Add dandelion flowers to a large stone crock or jar. Cover with sugar. Add boiling water. When water has cooled to lukewarm, add the lemon juice and orange juice. Break up the yeast cake and add to the liquid. Stir well. Cover loosely and let stand 24 hours. Strain through cheesecloth and discard solids. Return liquid to the crock, loosely cover and let stand for 3 days.

Strain through several layers of cheesecloth. return liquid to crock and allow to ferment. bottle when all fermentation action stops. Keep at least 3 to 4 months before drinking.

Makes 1-½ gallons of wine

Dandelion "mushrooms"

15 d'lion flowers, rinsed in water but still slightly moist
½ cup flour
2 tbsp butter
Dredge moist flowers in flour. Heat butter in a heavy frying pan. Add flowers and fry quickly, turning to brown all sides. Serve hot. Close your eyes and pop on eof these crisp goodies into your mouth. Would you believe it was a d'lion and not a fried mushroom?

Cornmeal dandies

1 egg
1 tsp butter
1 cup cornmeal
¼ cup parmesan cheese, finely grated
¼ cup peanut or veggie oil
15 to 20 d'lion flowers

Beat eggs with water in a small bowl. Mix cornmeal and cheese in a small bowl. Heat oil in a heavy frying pan until it begins to sizzle.
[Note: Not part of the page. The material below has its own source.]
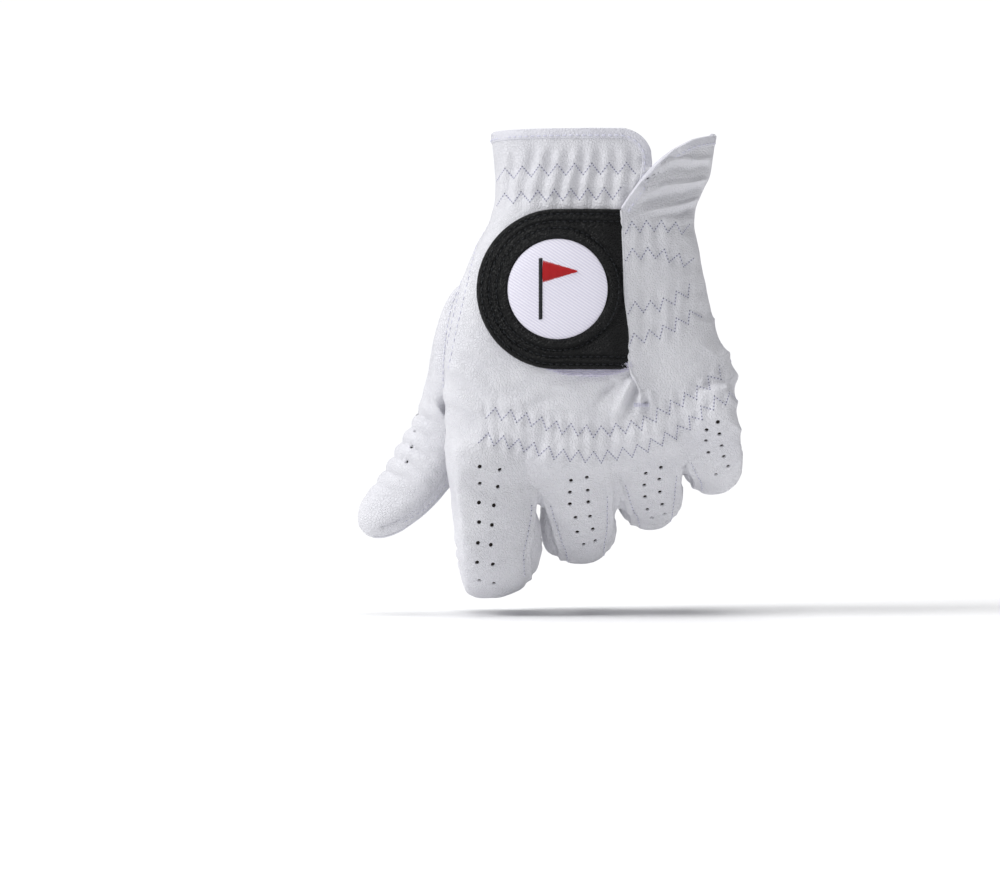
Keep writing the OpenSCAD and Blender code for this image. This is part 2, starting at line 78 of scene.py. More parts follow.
def spread(v, e=SQUARENESS):
    """Squares off a circle's sine or cosine, as a hand's section is squarer than an ellipse."""
    return np.sign(v) * np.abs(v) ** (2 / e)


def cosd(a):
    return np.cos(np.radians(a))


def sind(a):
    return np.sin(np.radians(a))


KEYS = np.array([
    [-0.2, CUFF_W / 2, 0, CUFF_D / 2, 0, 0],
    [0, CUFF_W / 2, 0, CUFF_D / 2, 0, 0],
    [0.25, WRIST_W / 2, HAND_X + 0.6, CUFF_D / 2 - 2.5, 0, 0],
    [0.45, mix(WRIST_W, ROW_W, 0.32) / 2, HAND_X - 3, PALM_D / 2 + 1, 0.5, 3],
    [0.62, mix(WRIST_W, ROW_W, 0.6) / 2, HAND_X - 4.5, PALM_D / 2, 1, 5],
    [0.8, mix(WRIST_W, ROW_W, 0.84) / 2, HAND_X - 3, (PALM_D + KNUCKLE_D) / 4, 0.5, 9],
    [1, ROW_W / 2 + 0.5, HAND_X, KNUCKLE_D / 2, 0, ROW_TILT],
    [1.3, ROW_W / 2 + 0.5, HAND_X, KNUCKLE_D / 2, 0, ROW_TILT],
])


def hand_at(s):
    """Half width, x, half depth, y and tilt of the hand's section at s, a share of the way down it: a
    smooth curve through KEYS, whose rows start with s."""
    s = np.asarray(s, float)
    i = np.clip(np.searchsorted(KEYS[:, 0], s, side="right") - 1, 0, len(KEYS) - 2)
    k0, k1 = KEYS[np.maximum(i - 1, 0)], KEYS[i]
    k2, k3 = KEYS[i + 1], KEYS[np.minimum(i + 2, len(KEYS) - 1)]
    h = k2[..., :1] - k1[..., :1]
    t = (s[..., None] - k1[..., :1]) / h
    m1, m2 = (k2 - k0) * h / (k2[..., :1] - k0[..., :1]), (k3 - k1) * h / (k3[..., :1] - k1[..., :1])
    e = t * t * (3 - 2 * t)
    return k1 + e * (k2 - k1) + t * (1 - t) ** 2 * m1 - t * t * (1 - t) * m2


def hand_point(s, angle, out=0.0):
    s, angle = np.broadcast_arrays(np.asarray(s, float), np.asarray(angle, float))
    k = hand_at(s)
    u, v = spread(cosd(angle)) * (k[..., 1] + out), spread(sind(angle)) * (k[..., 3] + out)
    return np.stack([k[..., 2] + u * cosd(k[..., 5]), k[..., 4] + v, -s * BODY_LEN + u * sind(k[..., 5])], -1)


def hand_place(p):
    """s and angle of points on or near the hand's skin."""
    s = -p[:, 2] / BODY_LEN
    for _ in range(4):
        k = hand_at(s)
        s = (-p[:, 2] + (p[:, 0] - k[:, 2]) * np.tan(np.radians(k[:, 5]))) / BODY_LEN
    k = hand_at(s)
    u = (p[:, 0] - k[:, 2]) / cosd(k[:, 5]) / k[:, 1]
    v = (p[:, 1] - k[:, 4]) / k[:, 3]
    angle = np.degrees(np.arctan2(np.sign(v) * np.abs(v) ** (SQUARENESS / 2),
                                  np.sign(u) * np.abs(u) ** (SQUARENESS / 2))) % 360
    return s, angle


# Fingers: each spine is a run of arcs, [length, turn, how many rings the CAD has there]
FINGER_ROLL, PLANE_TILT, FIRST_HEADING = [12, 0, 0, -6], [6, 9, 9.5, 10], 5.0
TURNS = [[3, 6, 74, 8, 48, 14], [25, 8, 76, 8, 56, 12], [31, 8, 66, 8, 62, 12], [33, 8, 58, 8, 66, 12]]
RINGS = [3, 4, 6, 2, 3, 3]
AT_BEND, AT_MIDDLE, AT_TIP, AT_LAST = 7, 13, 18, 21
FINE = 6                  # rings drawn for each CAD ring
NAMES = ["index", "middle", "ring", "little"]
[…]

Dip each flower into the egg mixture, then place it in the cornmeal-cheese mixture and gently toss until all surfaces are covered. Gently drop the coated flower in the hot oil, turning frequently, until evently golden. Drain on paper towel. Serve immediately or later at room temp.
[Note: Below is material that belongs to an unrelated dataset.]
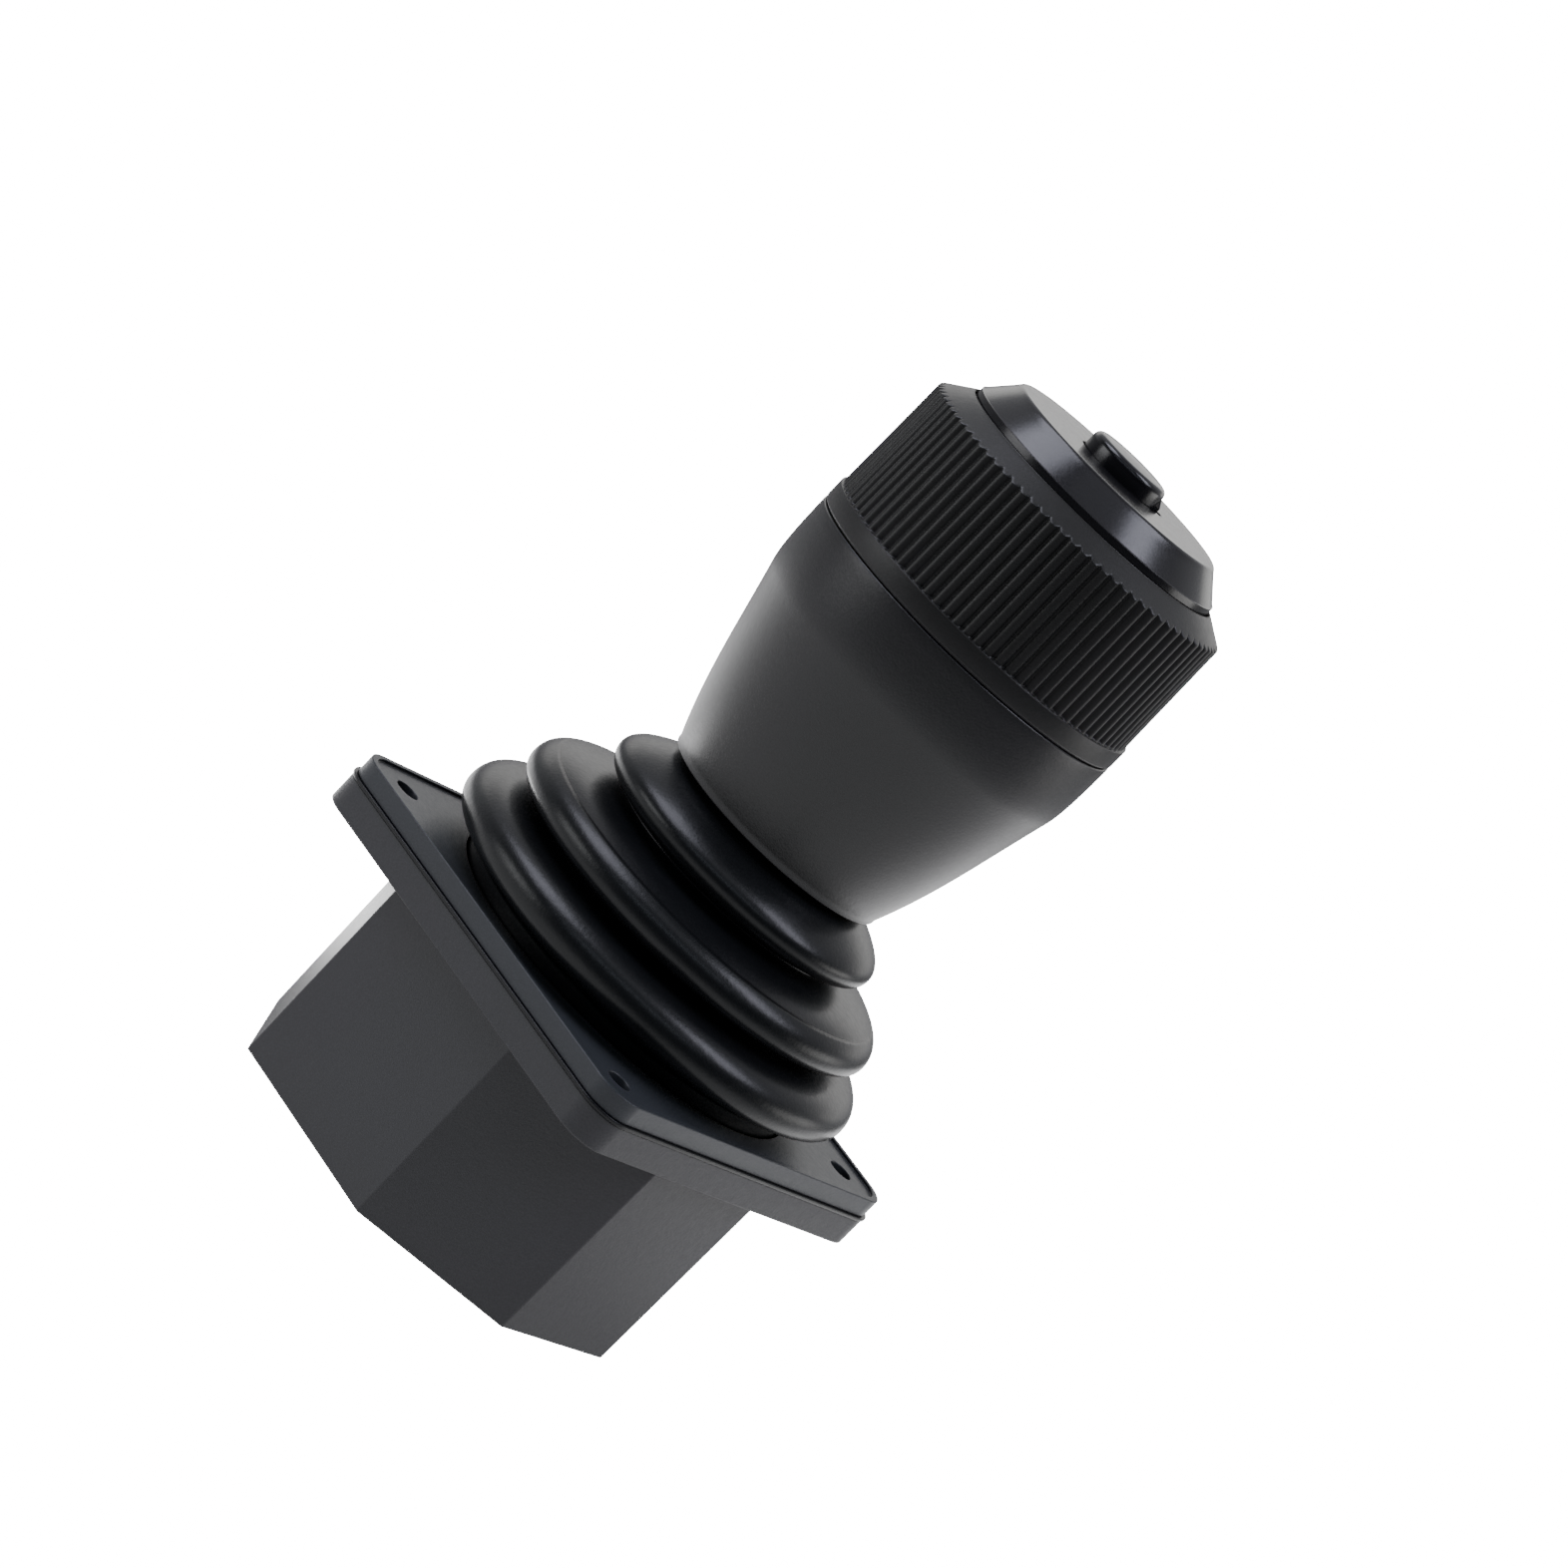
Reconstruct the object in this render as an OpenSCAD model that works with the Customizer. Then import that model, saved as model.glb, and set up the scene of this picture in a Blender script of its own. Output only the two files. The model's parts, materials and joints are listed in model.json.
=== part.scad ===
// Panel joystick: three proportional axes and a push button.
// The stick tilts two ways in a gimbal, the ribbed ring on the grip twists,
// and the button on top travels down. All three return to the centre by springs.
// Origin: centre of the mounting holes, on the underside of the flange. +Z runs up the stick.

/* [Mounting flange] */
// Side of the square flange
flange_w = 62; // [60:0.5:70]
// Thickness of the housing flange
flange_t = 4.1; // [3.8:0.1:6]
// Corner radius of the flange
flange_r = 4.6; // [2:0.1:5.5]
// Distance of the mounting holes from the flange's sides
hole_inset = 5.75; // [4.9:0.05:6]
// Diameter of the mounting holes
hole_d = 3.2; // [2.4:0.1:4]

/* [Housing] */
// Width of the octagonal body just under the flange
body_w = 57.4; // [57:0.2:59]
// Draft of each side of the body, from top to bottom
body_draft = 0.4; // [0.1:0.1:0.6]
// Width of the front and back faces
front_face_w = 27.6; // [25:0.2:30]
// Width of the left and right faces
side_face_w = 21.6; // [20:0.2:25]
// Depth of the body below the flange
body_depth = 27.7; // [27.7:0.1:36]
// Wall thickness of the housing
wall = 2.2; // [1.6:0.1:2.4]
// Thickness of the bottom cover
cover_t = 2; // [1.5:0.1:3]
// Width of the rebate that the bottom cover sits in
rebate_w = 1.1; // [0.8:0.1:1.3]
// Radius of the four corner posts inside the housing
post_r = 3; // [2.4:0.1:3.4]

/* [Bezel] */
// Height of the bezel above the gaiter sheet
bezel_t = 2.65; // [2:0.05:4]
// How far the bezel stays inside the flange on each side
bezel_inset = 0.25; // [0:0.05:1]
// Height of the bezel's raised lip
lip_h = 0.4; // [0.2:0.05:0.8]
// Width of the bezel's raised lip
lip_w = 0.95; // [0.6:0.05:1.6]

/* [Gaiter] */
// Thickness of the rubber folds
gaiter_t = 1; // [0.8:0.1:1.2]
// Thickness of the sheet that is clamped under the bezel
sheet_t = 0.45; // [0.3:0.05:0.8]
// How far the sheet stands out beyond the flange
sheet_over = 0.2; // [0:0.05:0.5]
// Outer radius of the gaiter where it leaves the bezel
gaiter_base_r = 25.8; // [25:0.1:26.4]
// Radius of the lowest fold
lower_fold_r = 31.2; // [29:0.1:32]
// Height of the lowest fold above the flange's underside
lower_fold_z = 12.4; // [11.8:0.1:13]
// Radius of the middle fold
middle_fold_r = 27.7; // [26:0.1:29]
// Height of the middle fold
middle_fold_z = 19.9; // [19.4:0.1:20.6]
// Radius of the upper fold
upper_fold_r = 20.8; // [20:0.1:22]
// Height of the upper fold
upper_fold_z = 28.1; // [27.6:0.1:28.4]

/* [Gimbal] */
// Depth of the tilt axes below the flange's underside
pivot_depth = 7.5; // [7.2:0.1:8]
// Largest tilt of the stick to each side, in degrees
tilt_max = 20; // [10:1:20]
// Diameter of the pivot pins
pin_d = 4; // [3.2:0.1:4.2]
// Radius of the ball at the stick's lower end
ball_r = 8.6; // [8:0.1:8.8]
// Diameter of the stick's shaft
shaft_d = 8; // [7:0.1:9]
// Diameter of the wire of the return springs
spring_wire = 0.8; // [0.6:0.05:1]

/* [Grip] */
// Height of the grip's lower rim above the flange's underside
grip_z = 33.3; // [33.2:0.1:36]
// Height of the grip body, from rim to ring
grip_h = 33.6; // [32:0.1:40]
// Radius of the grip at its lower rim
grip_foot_r = 16.2; // [15.6:0.1:17]
// Radius of the grip at its upper end
grip_top_r = 23.4; // [23:0.1:26]
// Wall thickness of the grip
grip_wall = 3; // [2.4:0.1:3.2]

/* [Twist ring] */
// Height of the twist ring
ring_h = 21.1; // [20.6:0.1:24]
// Number of ribs round the ring
rib_count = 86; // [60:1:100]
// Depth of the grooves between the ribs
rib_depth = 0.9; // [0.5:0.05:1]
// Height of the smooth band under the ribs
band_h = 2.6; // [1.6:0.1:4]
// Twist of the ring to each side, in degrees
twist_max = 35; // [20:1:35]

/* [Cap and button] */
// Radius of the cap's lip
cap_r = 18.85; // [18.4:0.05:19.4]
// Height of the cap above the ring
cap_h = 4.5; // [4:0.1:6]
// Radius of the push button
button_r = 5.6; // [4.6:0.1:6.2]
// Height of the button above the cap
button_h = 2.7; // [2:0.1:4]
// Travel of the push button
button_travel = 1.2; // [0.6:0.1:1.4]

/* [Connector] */
// Number of contacts in each of the two rows
contacts = 5; // [3:1:6]
// Distance between contacts
contact_pitch = 2; // [1.8:0.1:2.2]

/* [Hidden] */

$fn = 96;
eps = 0.01;

// clearances
moving_gap = 0.3;   // between pieces that move past each other
run_gap = 0.04;     // radial, between a pin and its bush
slip_gap = 0.15;    // between a loose piece and the recess that holds it

// colours
body_black = "#3f4044";
satin_black = "#2f3439";
rubber_black = "#26282b";
grip_black = "#3c3c3f";
gloss_black = "#1b1c20";
steel = "#b9bcc0";
bronze = "#b08d57";
board_green = "#1f5c3a";
acetal = "#e6e3da";
chip_black = "#222222";

hole_pitch = flange_w - 2 * hole_inset;   // between the mounting holes, centre to centre

// screws: radius of the shank, [radius, height] of the head, depth in its own hole
screw_r = 1;
cover_screw_r = 1.2;
screw_slip_r = 1.35;
screw_thread = 7;
screw_grip = 5.5;
frame_head = [2.3, 1.3];
cover_head = [2.1, 1.2];
core_head = [1.9, 1.6];
head_gap = 0.2;

// heights of the clamped stack
sheet_z = flange_t;
bezel_z = sheet_z + sheet_t;
bezel_top = bezel_z + bezel_t;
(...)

This is a variation of a Native American dish. The slight bite of the cheese is a fine contrast to the sweetness of the flowers. A versatile recipe, serve the battered blossoms as a side dish, crunchy garnish, or hors d'oeuvres.

Dandy Eggs
1 tbsp sweet/unsalted butter
20 dandelion buds
4 eggs
1 tbsp water
4 dandelion flowers
Melt butter in a 10-inch frying pan over medium heat. Add buds, cooking until they start to open into flowers. Whisk the eggs and water until the mixture is light and frothy. Slowly pour the eggs into the cooked buds, stirring gently as the eggs set. Cook to desired consistency. Serve garnished with d'lion flowers.

Oof, I hadn't really planned to type all of the entry, but I got interested myself. I haven't tried any of these recipes. And I would add one warning to those listed by the author: If you have allergies be *very careful* the first time you try eating a new flower, because the pollen can trigger asthma attacks and other reactions!